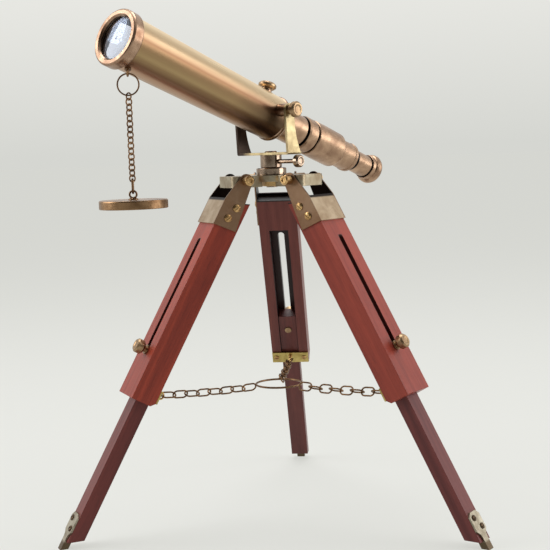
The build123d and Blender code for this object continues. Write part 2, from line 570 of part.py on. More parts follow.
def build_leg(name, azimuth):
    frame = leg_frame(azimuth)
    half = UPPER_HALF_WIDTH
    outer_strap = half + STRAP_THICK
    strap_screws = strap_fasteners()
    guide_screws = guide_fasteners()

    web = block((-outer_strap, outer_strap), (-UPPER_OUTER - STRAP_THICK, -UPPER_OUTER),
                (-STRAP_BOTTOM, -STRAP_TOP))
    ear_outline = make_face(
        Polyline((5.0, 0), (9.3, -STRAP_BOTTOM + 2), (-UPPER_OUTER - STRAP_THICK, -STRAP_BOTTOM),
                 (-UPPER_OUTER - STRAP_THICK, -STRAP_TOP), (-5.0, 0))
        + ThreePointArc((-5.0, 0), (0, 5.0), (5.0, 0)))
    ear_plane = Plane(origin=(half, 0, 0), x_dir=(0, 1, 0), z_dir=(1, 0, 0))
    ear = extrude(ear_plane * ear_outline, STRAP_THICK)
    strap = web + ear + Pos(-2 * half - STRAP_THICK, 0, 0) * ear
    strap -= Rot(0, 90, 0) * Cylinder(BOLT_RADIUS + 0.1, 4 * half)
    for screw in strap_screws:
        strap -= screw
    write(f"leg_strap_{name}", placed(frame, strap))
    write(f"strap_screws_{name}", *[placed(frame, screw) for screw in strap_screws])

    wood = block((-half, half), (-UPPER_OUTER, UPPER_INNER), (-UPPER_BOTTOM, -UPPER_TOP))
    channel_half = LOWER_HALF_WIDTH + CHANNEL_GAP
    wood -= block((-channel_half, channel_half), (-LOWER_OUTER - CHANNEL_GAP, UPPER_INNER + 1),
                  (-UPPER_BOTTOM - 1, -CHANNEL_TOP))
    slot = block((-SLOT_HALF_WIDTH, SLOT_HALF_WIDTH), (-UPPER_OUTER - 1, 0),
                 (-SLOT_BOTTOM + SLOT_HALF_WIDTH, -SLOT_TOP - SLOT_HALF_WIDTH))
    slot_end = Rot(90, 0, 0) * Cylinder(SLOT_HALF_WIDTH, UPPER_OUTER + 2)
    for station in (SLOT_TOP + SLOT_HALF_WIDTH, SLOT_BOTTOM - SLOT_HALF_WIDTH):
        slot += Pos(0, -UPPER_OUTER / 2, -station) * slot_end
    wood -= slot
    toe = UPPER_BOTTOM - GUIDE_BOTTOM
    corner = make_face(Polyline(
        (UPPER_INNER + 1, -UPPER_BOTTOM + toe + 1), (UPPER_INNER + 1, -UPPER_BOTTOM - 1),
        (UPPER_INNER - toe - 1, -UPPER_BOTTOM - 1), close=True))
    wood -= extrude(Plane(origin=(-half - 1, 0, 0), x_dir=(0, 1, 0), z_dir=(1, 0, 0)) * corner, 2 * half + 2)
    slant = make_face(Polyline(
        (UPPER_INNER + 1, -UPPER_TOP + 0.4), (-UPPER_OUTER - 1, -UPPER_TOP_OUTER - 0.4),
        (-UPPER_OUTER - 1, 0), (UPPER_INNER + 1, 0), close=True))
    wood -= extrude(Plane(origin=(-half - 1, 0, 0), x_dir=(0, 1, 0), z_dir=(1, 0, 0)) * slant, 2 * half + 2)
    for screw in strap_screws + guide_screws:
        wood -= screw
    write(f"upper_leg_{name}", placed(frame, wood))

    guide = block((-half, half), (UPPER_INNER + 0.01, UPPER_INNER + STRAP_THICK), (-GUIDE_BOTTOM, -GUIDE_TOP))
    for screw in guide_screws:
        guide -= screw
    write(f"guide_strap_{name}", placed(frame, guide))
    write(f"guide_screws_{name}", *[placed(frame, screw) for screw in guide_screws])

    build_lower_leg(name, frame)
    build_leg_thumbscrew(name, frame)


def build_lower_leg(name, frame):
    """Sliding lower leg, cut level at its foot, with its brass foot plate and toe."""
    plate_outer = -LOWER_OUTER - PLATE_THICK
    screws = []
    for x, station in ((-2.6, 269.0), (2.6, 276.0)):
        seat = Plane(origin=(x, plate_outer, -station), x_dir=(0.8, 0, 0.6), z_dir=(0, -1, 0))
        screws.append(seat.location * wood_screw(2.2, 1.1, 6))

    wood = block((-LOWER_HALF_WIDTH, LOWER_HALF_WIDTH), (-LOWER_OUTER, LOWER_INNER), (-LEG_END, -LOWER_TOP))
    wood -= Pos(0, 0, -THUMBSCREW_STATION) * Rot(90, 0, 0) * Cylinder(LEG_STEM_RADIUS + 0.1, 40)
    for screw in screws:
        wood -= screw
    below_wood = Pos(0, 0, WOOD_END - 100) * Box(900, 900, 200)
    write(f"lower_leg_{name}", placed(frame, wood) - below_wood)

    half = PLATE_WIDTH / 2
    cut = 3.0
    outline = make_face(Polyline(
        (-half + cut, -PLATE_TOP), (half - cut, -PLATE_TOP), (half, -PLATE_TOP - cut),
        (half, -PLATE_SHOULDER + cut), (half - cut, -PLATE_SHOULDER),
        (TOE_HALF_WIDTH + 0.4, -PLATE_SHOULDER - 1.2), (TOE_HALF_WIDTH, -PLATE_SHOULDER - 2.4),
        (TOE_HALF_WIDTH, -LEG_END), (-TOE_HALF_WIDTH, -LEG_END),
        (-TOE_HALF_WIDTH, -PLATE_SHOULDER - 2.4), (-TOE_HALF_WIDTH - 0.4, -PLATE_SHOULDER - 1.2),
        (-half + cut, -PLATE_SHOULDER), (-half, -PLATE_SHOULDER + cut),
        (-half, -PLATE_TOP - cut), close=True))
    face_plane = Plane(origin=(0, plate_outer, 0), x_dir=(1, 0, 0), z_dir=(0, -1, 0))
    plate = Pos(0, PLATE_THICK - 0.01, 0) * extrude(face_plane * outline, PLATE_THICK - 0.01)
    for screw in screws:
        plate -= screw
    below_floor = Pos(0, 0, -100) * Box(900, 900, 200)
    above_toe = Pos(0, 0, WOOD_END + 100 - 0.1) * Box(900, 900, 200)
    toe = block((-TOE_HALF_WIDTH, TOE_HALF_WIDTH), (plate_outer, 2.4), (-LEG_END, -LEG_END + 30))
    foot = (placed(frame, plate) - below_floor) + (placed(frame, toe) - below_floor - above_toe)
    write(f"foot_plate_{name}", foot)
    write(f"foot_screws_{name}", *[placed(frame, screw) for screw in screws])


def build_leg_thumbscrew(name, frame):
    """Clamps the lower leg: knob and washer outside the slot, domed end inside."""
    wall = UPPER_OUTER + 0.3
    stem = rod(LEG_STEM_RADIUS, -LOWER_INNER - 0.6, wall + 3)
    washer = rod(3.6, wall, wall + 0.9)
    neck = rod(2.4, wall + 0.8, wall + 3.2)
    head = knob(5.2, wall + 3.0, wall + 9.2, 0.6)
    button = turned((0, 0), (2.9, 0), (2.6, 0.7), (1.2, 1.1), (0, 1.1))
    dome = Rot(180, 0, 0) * Pos(0, 0, LOWER_INNER + 0.15) * button
    screw = Pos(0, 0, -THUMBSCREW_STATION) * Rot(90, 0, 0) * (stem + washer + neck + head + dome)
    write(f"leg_thumbscrew_{name}", placed(frame, screw))


# ---------------------------------------------------------------- spreader chain

def eye_place(azimuth):
    """Centre of a leg's chain eye."""
    frame = leg_frame(azimuth)
    return frame.origin + frame.y_dir * EYE_REACH - frame.z_dir * EYE_STATION


def build_spreader():
    """Three chains from the legs to a ring that rides on the end of the rear chain."""
    oval = link(LINK_LENGTH, LINK_WIDTH, LINK_WIRE)
    reach = LINK_LENGTH / 2 - LINK_WIRE
    for name, azimuth in LEG_AZIMUTHS.items():
        eye = eye_place(azimuth)
        height = eye.Z
        eye_radius = math.hypot(eye.X, eye.Y)
        first = eye_radius - EYE_RING + EYE_WIRE + LINK_WIRE + EYE_PLAY - reach
        if name == "rear":
            last = SPREADER_OFFSET + SPREADER_RADIUS - SPREADER_WIRE - LINK_WIRE - EYE_PLAY + reach
        else:
            shift = SPREADER_OFFSET / 2
            edge = math.sqrt((SPREADER_RADIUS + SPREADER_WIRE) ** 2 - 3 * shift ** 2) - shift
            last = edge + OPEN_PIVOT_GAP + LINK_LENGTH / 2
        links = []
        for index in range(LINKS_PER_ARM):
            share = index / (LINKS_PER_ARM - 1)
            radius = first + (last - first) * share
            sag = RING_DROP * share + 4 * CHAIN_SAG * share * (1 - share)
            slope = (RING_DROP + 4 * CHAIN_SAG * (1 - 2 * share)) / (last - first)
            run = (flat(azimuth) - UP * slope).normalized()
            above = flat(azimuth + 90).cross(run) * -1
            roll = math.radians(LINK_ROLL if index % 2 == 0 else LINK_ROLL - 90)
            centre = flat(azimuth) * radius + UP * (height - sag)
            tilted = above * math.cos(roll) + flat(azimuth + 90) * math.sin(roll)
            links.append(placed(Plane(origin=centre, x_dir=run, z_dir=tilted), oval))
        write(f"spreader_chain_{name}", *links)
        print("chain eye", name, [round(value, 3) for value in eye])
    centre = flat(LEG_AZIMUTHS["rear"]) * SPREADER_OFFSET + UP * (eye_place(90).Z - RING_DROP)
    write("spreader_ring", Pos(*centre) * Torus(SPREADER_RADIUS, SPREADER_WIRE))


def main():
    frame = tube_frame()
    top_hole = Pos(0, 0, TOP_SCREW_STATION) * Rot(0, -90, 0) * rod(TOP_STEM_RADIUS + 0.1, 5, 30)
    pin_hole = Pos(-PIVOT_LIFT, 0, 0) * Rot(90, 0, 0) * Cylinder(PIVOT_STEM_RADIUS + 0.1, 80)
    tube_outer = build_main_tube(frame, top_hole + pin_hole)
    build_rear_collar(frame, top_hole)
    build_objective(frame)
    build_tube_bosses(frame, tube_outer, top_hole + pin_hole)
    build_top_thumbscrew(frame)
    build_pivot_screw(frame, "near_pivot_screw", 1)
    build_pivot_screw(frame, "far_pivot_screw", -1)
    build_draws(frame)
    build_optics(frame)
    build_cap_chain(frame, tube_outer)
    build_yoke(yoke_frame())
    build_head()
    for name, azimuth in LEG_AZIMUTHS.items():
        build_leg(name, azimuth)
        print("leg hinge", name, [round(value, 3) for value in leg_frame(azimuth).origin])
    build_spreader()


main()
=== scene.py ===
import json
import math
import bmesh
import bpy
from mathutils import Matrix, Vector

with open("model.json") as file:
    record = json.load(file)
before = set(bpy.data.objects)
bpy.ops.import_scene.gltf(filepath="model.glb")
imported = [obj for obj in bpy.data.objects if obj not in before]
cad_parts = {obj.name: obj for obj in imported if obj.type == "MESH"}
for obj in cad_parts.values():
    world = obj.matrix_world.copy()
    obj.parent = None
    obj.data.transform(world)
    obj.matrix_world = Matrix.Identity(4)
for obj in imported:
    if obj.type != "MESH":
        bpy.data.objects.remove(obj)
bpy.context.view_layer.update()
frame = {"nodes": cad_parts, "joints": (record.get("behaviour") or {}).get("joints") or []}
NODES = frame["nodes"]
JOINTS = {joint["name"]: joint for joint in frame["joints"]}
LEGS = ("left", "right", "rear")
MM = 0.001
UP = Vector((0, 0, 1))

CAMERA_PLACE = Vector((0.0959, -0.90425, 0.2748))      # m
CAMERA_PITCH = 5.853        # degrees below the horizontal
CAMERA_ROLL = -1.988        # degrees
CAMERA_LENS = 80.07         # mm
SENSOR_WIDTH = 36           # mm
FLOOR_TONE = (222, 223, 217)
HORIZON_TONE = (213, 214, 209)
BACKDROP_TONE = (231, 231, 226)
BACKDROP_RISE = 0.12        # where it has its full tone: 0 is the horizon, 1 is straight up
FLOOR_GLOW = 0.765          # share of its tone that the floor gives by itself
FLOOR_PAINT = 0.18          # brightness of the floor's paint
FLOOR_RADIUS = 30           # m
TENT_STRENGTH = 0.85
TENT_WARMTH = 0.985         # blue of the tent's light, as a share of red and green
PIVOT_HEIGHT = 2.0 * MM     # of the pivot screws above the tube's axis
MIX_FIRST, MIX_SECOND, MIX_RESULT = 6, 7, 2     # colour sockets of a Mix node


# ---------------------------------------------------------------- frames of the moving parts

def local_frame(origin, along, across):
    """Matrix whose z runs along a part's axis and whose x is as near as can be to `across`."""
    z = Vector(along).normalized()
    x = Vector(across)
    x = (x - z * x.dot(z)).normalized()
    y = z.cross(x)
    turn = Matrix((x, y, z)).transposed().to_4x4()
    return Matrix.Translation(Vector(origin)) @ turn


tube_axis = -Vector(JOINTS["draw_1_slide"]["axis"])
near_side = -Vector(JOINTS["tube_tilt"]["axis"])
tube_up = tube_axis.cross(near_side)
tube_middle = Vector(JOINTS["tube_tilt"]["pos_m"]) - tube_up * PIVOT_HEIGHT
TUBE = local_frame(tube_middle, tube_axis, near_side)
UPRIGHT = Matrix.Identity(4)
YOKE = local_frame((0, 0, 0), UP, near_side)
LEG = {}
for leg_name in LEGS:
    swing = JOINTS[f"leg_swing_{leg_name}"]
    down = Vector(JOINTS[f"leg_extend_{leg_name}"]["axis"])
    LEG[leg_name] = local_frame(swing["pos_m"], -down, swing["axis"])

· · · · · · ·

* What the task asks *
Within the material above, transcribe exactly the lines that run from the line holding "top_hole = Pos(0, 0, TOP_SCREW_STATION)" through the line holding "bpy.context.view_layer.update()".

* Result of the task *
    top_hole = Pos(0, 0, TOP_SCREW_STATION) * Rot(0, -90, 0) * rod(TOP_STEM_RADIUS + 0.1, 5, 30)
    pin_hole = Pos(-PIVOT_LIFT, 0, 0) * Rot(90, 0, 0) * Cylinder(PIVOT_STEM_RADIUS + 0.1, 80)
    tube_outer = build_main_tube(frame, top_hole + pin_hole)
    build_rear_collar(frame, top_hole)
    build_objective(frame)
    build_tube_bosses(frame, tube_outer, top_hole + pin_hole)
    build_top_thumbscrew(frame)
    build_pivot_screw(frame, "near_pivot_screw", 1)
    build_pivot_screw(frame, "far_pivot_screw", -1)
    build_draws(frame)
    build_optics(frame)
    build_cap_chain(frame, tube_outer)
    build_yoke(yoke_frame())
    build_head()
    for name, azimuth in LEG_AZIMUTHS.items():
        build_leg(name, azimuth)
        print("leg hinge", name, [round(value, 3) for value in leg_frame(azimuth).origin])
    build_spreader()


main()
=== scene.py ===
import json
import math
import bmesh
import bpy
from mathutils import Matrix, Vector

with open("model.json") as file:
    record = json.load(file)
before = set(bpy.data.objects)
bpy.ops.import_scene.gltf(filepath="model.glb")
imported = [obj for obj in bpy.data.objects if obj not in before]
cad_parts = {obj.name: obj for obj in imported if obj.type == "MESH"}
for obj in cad_parts.values():
    world = obj.matrix_world.copy()
    obj.parent = None
    obj.data.transform(world)
    obj.matrix_world = Matrix.Identity(4)
for obj in imported:
    if obj.type != "MESH":
        bpy.data.objects.remove(obj)
bpy.context.view_layer.update()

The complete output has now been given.